__What you have to do__. Lift out, unaltered, the lines of the material below between the line holding "const sofa = new THREE.Group();" and the line holding "points = [vertex.co", counting both.

BEGIN Dataset excerpt

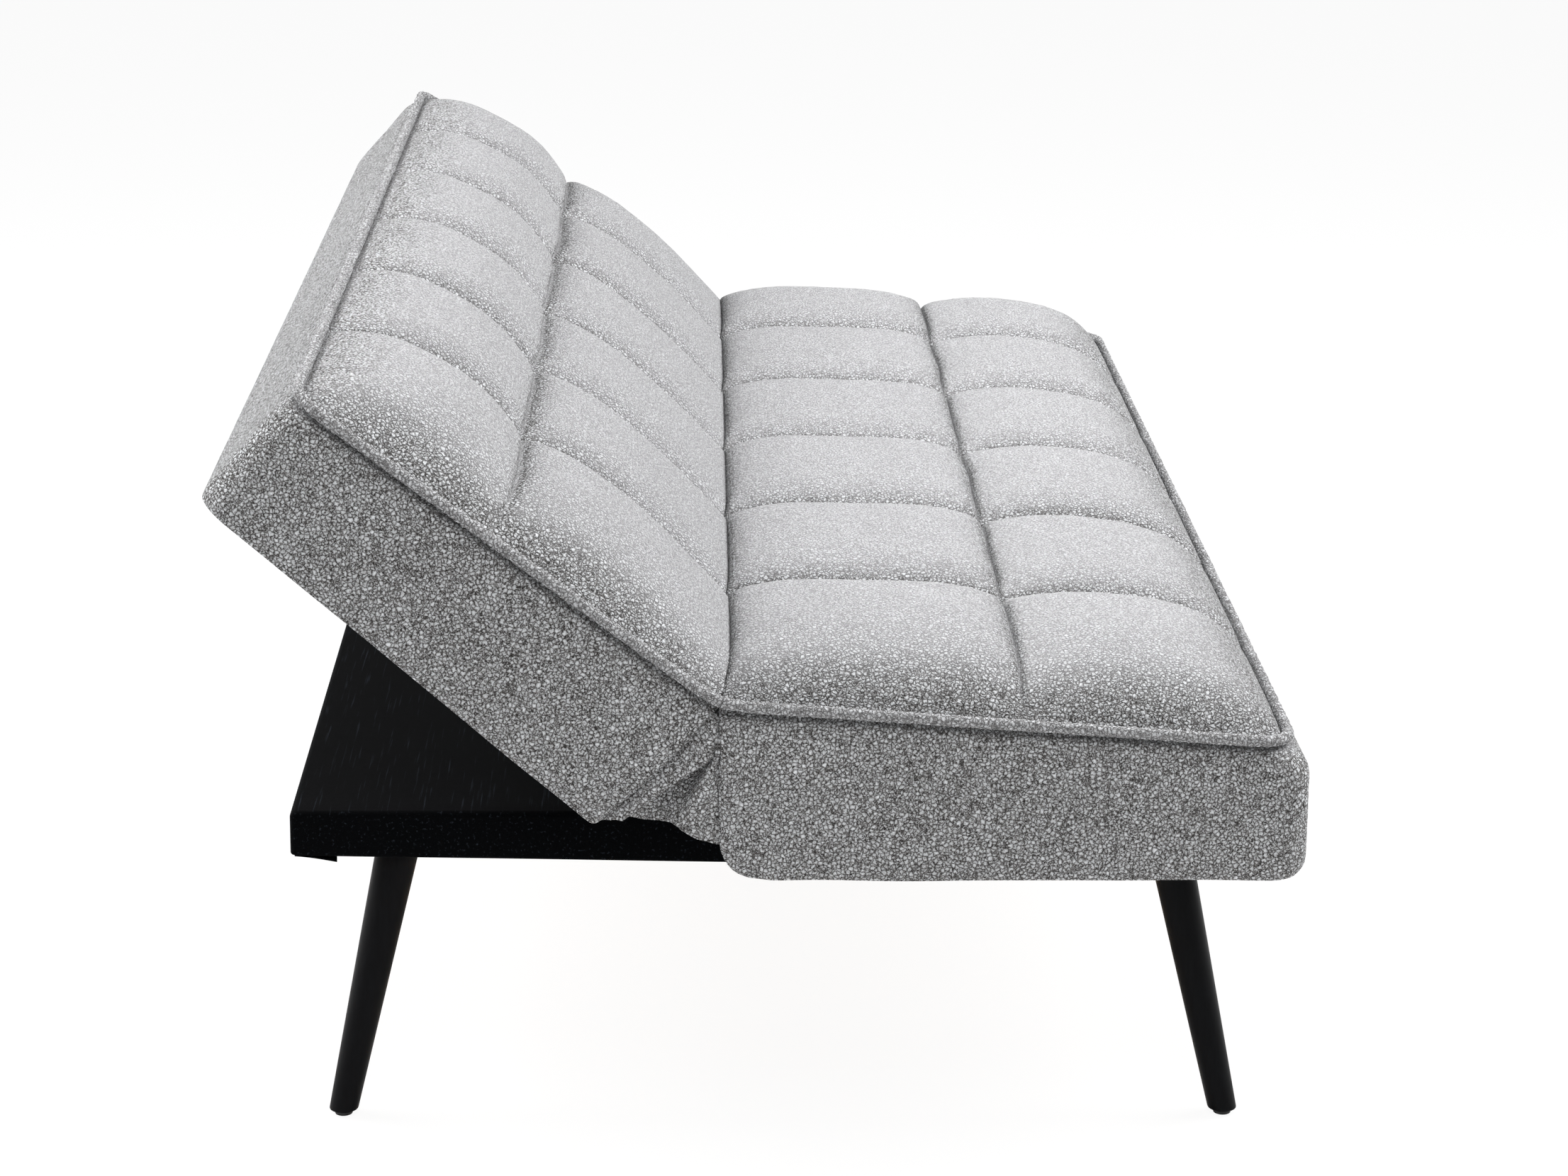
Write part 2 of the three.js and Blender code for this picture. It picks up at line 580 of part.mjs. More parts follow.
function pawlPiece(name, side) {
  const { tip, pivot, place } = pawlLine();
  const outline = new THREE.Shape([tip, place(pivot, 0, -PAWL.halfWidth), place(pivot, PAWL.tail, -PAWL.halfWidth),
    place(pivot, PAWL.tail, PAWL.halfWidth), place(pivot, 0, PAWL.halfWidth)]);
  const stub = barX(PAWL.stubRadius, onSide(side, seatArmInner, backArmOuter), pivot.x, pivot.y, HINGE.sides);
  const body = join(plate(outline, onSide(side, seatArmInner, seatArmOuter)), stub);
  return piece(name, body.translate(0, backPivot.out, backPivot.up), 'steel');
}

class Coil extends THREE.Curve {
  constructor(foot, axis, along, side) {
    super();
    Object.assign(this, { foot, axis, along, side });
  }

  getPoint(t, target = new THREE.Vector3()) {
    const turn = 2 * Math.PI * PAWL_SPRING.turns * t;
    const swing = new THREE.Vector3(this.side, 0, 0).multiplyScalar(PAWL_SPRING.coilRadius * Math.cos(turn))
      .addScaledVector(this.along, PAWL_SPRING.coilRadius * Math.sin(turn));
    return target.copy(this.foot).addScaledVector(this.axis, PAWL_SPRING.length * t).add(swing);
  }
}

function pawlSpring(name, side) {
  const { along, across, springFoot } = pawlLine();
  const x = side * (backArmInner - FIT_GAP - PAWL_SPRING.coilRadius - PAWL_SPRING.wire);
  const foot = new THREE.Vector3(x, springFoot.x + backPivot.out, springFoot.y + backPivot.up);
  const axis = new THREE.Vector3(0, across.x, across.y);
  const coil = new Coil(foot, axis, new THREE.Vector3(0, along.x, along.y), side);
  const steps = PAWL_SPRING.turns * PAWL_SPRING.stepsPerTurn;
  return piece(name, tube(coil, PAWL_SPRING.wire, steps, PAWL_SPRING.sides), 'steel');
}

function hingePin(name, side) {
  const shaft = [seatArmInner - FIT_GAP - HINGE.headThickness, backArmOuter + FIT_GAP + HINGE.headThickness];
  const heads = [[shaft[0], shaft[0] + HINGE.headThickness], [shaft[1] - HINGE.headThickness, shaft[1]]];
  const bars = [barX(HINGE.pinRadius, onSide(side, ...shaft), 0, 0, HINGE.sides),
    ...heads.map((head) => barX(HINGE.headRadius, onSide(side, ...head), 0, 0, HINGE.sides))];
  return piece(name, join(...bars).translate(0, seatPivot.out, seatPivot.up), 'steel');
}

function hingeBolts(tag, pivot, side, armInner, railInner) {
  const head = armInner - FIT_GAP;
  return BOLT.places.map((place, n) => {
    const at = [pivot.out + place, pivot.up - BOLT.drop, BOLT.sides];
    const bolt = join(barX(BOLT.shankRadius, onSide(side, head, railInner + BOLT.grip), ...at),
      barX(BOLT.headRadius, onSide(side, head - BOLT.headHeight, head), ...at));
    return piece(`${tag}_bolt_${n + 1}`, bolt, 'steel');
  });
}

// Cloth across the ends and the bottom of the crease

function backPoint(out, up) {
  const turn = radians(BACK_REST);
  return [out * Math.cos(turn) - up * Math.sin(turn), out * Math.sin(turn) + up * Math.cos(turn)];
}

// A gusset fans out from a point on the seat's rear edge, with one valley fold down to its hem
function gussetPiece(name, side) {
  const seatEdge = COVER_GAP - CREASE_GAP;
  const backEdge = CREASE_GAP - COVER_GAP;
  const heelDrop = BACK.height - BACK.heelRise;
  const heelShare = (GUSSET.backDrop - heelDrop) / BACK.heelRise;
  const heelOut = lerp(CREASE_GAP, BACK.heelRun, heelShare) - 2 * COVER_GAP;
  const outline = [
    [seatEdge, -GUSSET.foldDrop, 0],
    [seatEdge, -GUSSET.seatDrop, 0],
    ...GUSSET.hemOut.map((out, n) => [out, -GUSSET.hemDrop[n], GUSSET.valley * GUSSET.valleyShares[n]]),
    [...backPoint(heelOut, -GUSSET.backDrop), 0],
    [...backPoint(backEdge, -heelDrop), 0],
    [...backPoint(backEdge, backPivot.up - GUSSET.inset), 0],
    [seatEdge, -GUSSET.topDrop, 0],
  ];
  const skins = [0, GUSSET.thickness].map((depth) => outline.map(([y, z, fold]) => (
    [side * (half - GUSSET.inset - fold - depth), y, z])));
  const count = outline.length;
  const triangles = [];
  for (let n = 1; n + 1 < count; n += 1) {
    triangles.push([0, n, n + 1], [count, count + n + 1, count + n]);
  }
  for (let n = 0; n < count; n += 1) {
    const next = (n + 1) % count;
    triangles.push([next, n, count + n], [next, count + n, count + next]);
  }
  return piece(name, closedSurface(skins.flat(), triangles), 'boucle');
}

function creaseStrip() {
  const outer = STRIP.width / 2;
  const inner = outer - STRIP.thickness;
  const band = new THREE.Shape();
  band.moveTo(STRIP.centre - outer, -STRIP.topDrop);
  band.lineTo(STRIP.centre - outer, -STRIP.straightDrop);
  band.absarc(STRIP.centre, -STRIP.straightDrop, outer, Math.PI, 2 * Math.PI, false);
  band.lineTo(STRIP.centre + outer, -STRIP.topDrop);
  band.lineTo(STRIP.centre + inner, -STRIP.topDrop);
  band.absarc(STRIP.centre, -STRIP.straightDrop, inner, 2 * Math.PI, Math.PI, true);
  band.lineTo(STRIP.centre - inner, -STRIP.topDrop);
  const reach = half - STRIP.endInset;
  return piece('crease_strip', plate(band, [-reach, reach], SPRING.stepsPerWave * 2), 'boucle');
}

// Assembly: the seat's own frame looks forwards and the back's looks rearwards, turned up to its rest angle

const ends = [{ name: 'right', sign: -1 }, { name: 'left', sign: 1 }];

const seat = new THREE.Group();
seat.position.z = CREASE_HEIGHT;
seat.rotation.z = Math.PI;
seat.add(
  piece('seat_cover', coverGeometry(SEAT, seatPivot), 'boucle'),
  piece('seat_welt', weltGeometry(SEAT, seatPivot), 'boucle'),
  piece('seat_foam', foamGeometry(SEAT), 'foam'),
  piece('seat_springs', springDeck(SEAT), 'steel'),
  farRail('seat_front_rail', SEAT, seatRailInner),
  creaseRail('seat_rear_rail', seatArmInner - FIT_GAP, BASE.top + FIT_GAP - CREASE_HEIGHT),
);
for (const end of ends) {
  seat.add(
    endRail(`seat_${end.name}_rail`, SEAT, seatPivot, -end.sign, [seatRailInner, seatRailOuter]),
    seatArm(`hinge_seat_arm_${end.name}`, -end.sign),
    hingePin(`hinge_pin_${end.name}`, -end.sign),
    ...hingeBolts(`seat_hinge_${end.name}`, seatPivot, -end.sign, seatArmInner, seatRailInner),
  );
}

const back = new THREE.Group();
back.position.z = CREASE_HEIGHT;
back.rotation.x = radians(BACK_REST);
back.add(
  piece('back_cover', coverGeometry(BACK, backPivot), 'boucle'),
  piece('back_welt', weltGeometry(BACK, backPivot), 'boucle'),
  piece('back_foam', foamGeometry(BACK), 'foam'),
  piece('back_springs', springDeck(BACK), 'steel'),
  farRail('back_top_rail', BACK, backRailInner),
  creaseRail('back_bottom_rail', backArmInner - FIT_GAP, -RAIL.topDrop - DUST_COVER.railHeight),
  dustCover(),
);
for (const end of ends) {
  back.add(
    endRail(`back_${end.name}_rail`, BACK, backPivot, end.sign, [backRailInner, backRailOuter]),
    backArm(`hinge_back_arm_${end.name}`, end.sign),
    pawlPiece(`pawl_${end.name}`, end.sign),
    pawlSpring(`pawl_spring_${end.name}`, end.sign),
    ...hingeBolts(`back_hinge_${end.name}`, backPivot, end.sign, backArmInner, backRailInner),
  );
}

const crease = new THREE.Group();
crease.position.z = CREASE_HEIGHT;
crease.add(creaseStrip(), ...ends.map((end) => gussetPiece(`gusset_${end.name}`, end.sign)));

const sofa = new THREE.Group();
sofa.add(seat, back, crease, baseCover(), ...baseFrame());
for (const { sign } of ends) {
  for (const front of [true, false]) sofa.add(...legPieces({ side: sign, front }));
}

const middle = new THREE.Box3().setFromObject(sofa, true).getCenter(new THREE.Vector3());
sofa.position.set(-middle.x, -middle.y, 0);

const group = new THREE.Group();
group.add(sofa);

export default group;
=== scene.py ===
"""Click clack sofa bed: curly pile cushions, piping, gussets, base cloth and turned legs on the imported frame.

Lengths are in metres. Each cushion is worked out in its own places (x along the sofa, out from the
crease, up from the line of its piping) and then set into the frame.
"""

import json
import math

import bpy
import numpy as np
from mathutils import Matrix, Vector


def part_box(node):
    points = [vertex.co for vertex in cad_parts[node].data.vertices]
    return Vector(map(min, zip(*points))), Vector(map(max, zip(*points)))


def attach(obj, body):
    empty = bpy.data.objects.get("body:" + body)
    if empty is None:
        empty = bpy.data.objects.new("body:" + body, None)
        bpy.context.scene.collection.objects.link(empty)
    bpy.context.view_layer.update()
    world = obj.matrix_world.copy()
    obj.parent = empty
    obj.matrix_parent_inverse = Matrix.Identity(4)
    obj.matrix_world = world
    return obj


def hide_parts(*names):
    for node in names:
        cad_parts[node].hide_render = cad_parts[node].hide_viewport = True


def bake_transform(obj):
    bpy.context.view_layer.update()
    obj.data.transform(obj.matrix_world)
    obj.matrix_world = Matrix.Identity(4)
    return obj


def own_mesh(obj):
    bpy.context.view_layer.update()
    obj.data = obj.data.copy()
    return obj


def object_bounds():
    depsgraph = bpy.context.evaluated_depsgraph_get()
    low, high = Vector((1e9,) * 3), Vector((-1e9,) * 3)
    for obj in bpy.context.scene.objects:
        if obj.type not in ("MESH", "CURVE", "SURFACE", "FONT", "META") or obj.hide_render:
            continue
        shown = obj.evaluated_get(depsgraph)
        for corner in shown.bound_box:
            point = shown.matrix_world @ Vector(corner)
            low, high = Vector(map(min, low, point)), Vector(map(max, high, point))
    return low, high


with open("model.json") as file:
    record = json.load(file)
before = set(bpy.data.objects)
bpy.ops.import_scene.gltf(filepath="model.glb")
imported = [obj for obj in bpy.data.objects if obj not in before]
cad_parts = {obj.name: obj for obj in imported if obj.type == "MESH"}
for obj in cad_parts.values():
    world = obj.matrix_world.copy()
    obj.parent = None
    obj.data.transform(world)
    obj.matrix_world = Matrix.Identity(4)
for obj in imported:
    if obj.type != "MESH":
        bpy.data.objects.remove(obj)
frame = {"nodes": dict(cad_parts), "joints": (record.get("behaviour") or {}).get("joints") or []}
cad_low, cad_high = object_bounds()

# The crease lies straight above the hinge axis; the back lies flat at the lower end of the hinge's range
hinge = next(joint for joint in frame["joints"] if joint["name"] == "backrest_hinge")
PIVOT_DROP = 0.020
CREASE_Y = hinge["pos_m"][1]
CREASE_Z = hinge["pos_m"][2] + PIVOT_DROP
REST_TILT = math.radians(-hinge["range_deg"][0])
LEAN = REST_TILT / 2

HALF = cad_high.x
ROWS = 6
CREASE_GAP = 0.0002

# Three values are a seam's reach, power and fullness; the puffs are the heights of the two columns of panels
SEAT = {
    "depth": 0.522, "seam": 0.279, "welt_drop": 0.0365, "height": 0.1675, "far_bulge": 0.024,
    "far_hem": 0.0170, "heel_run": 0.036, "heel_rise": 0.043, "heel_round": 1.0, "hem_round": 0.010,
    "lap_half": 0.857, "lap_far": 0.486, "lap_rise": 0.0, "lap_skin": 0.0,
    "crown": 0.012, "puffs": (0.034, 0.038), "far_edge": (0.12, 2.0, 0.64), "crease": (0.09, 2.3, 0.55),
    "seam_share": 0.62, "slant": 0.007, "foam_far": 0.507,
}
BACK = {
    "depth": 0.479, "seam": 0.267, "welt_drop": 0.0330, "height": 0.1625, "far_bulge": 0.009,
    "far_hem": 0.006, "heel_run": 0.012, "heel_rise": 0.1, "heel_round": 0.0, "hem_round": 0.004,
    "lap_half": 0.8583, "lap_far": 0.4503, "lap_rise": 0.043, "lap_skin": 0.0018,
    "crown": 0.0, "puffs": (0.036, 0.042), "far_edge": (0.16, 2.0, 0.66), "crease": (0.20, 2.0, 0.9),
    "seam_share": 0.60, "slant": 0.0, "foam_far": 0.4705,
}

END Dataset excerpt

__Solution for this task__.
const sofa = new THREE.Group();
sofa.add(seat, back, crease, baseCover(), ...baseFrame());
for (const { sign } of ends) {
  for (const front of [true, false]) sofa.add(...legPieces({ side: sign, front }));
}

const middle = new THREE.Box3().setFromObject(sofa, true).getCenter(new THREE.Vector3());
sofa.position.set(-middle.x, -middle.y, 0);

const group = new THREE.Group();
group.add(sofa);

export default group;
=== scene.py ===
"""Click clack sofa bed: curly pile cushions, piping, gussets, base cloth and turned legs on the imported frame.

Lengths are in metres. Each cushion is worked out in its own places (x along the sofa, out from the
crease, up from the line of its piping) and then set into the frame.
"""

import json
import math

import bpy
import numpy as np
from mathutils import Matrix, Vector


def part_box(node):
    points = [vertex.co for vertex in cad_parts[node].data.vertices]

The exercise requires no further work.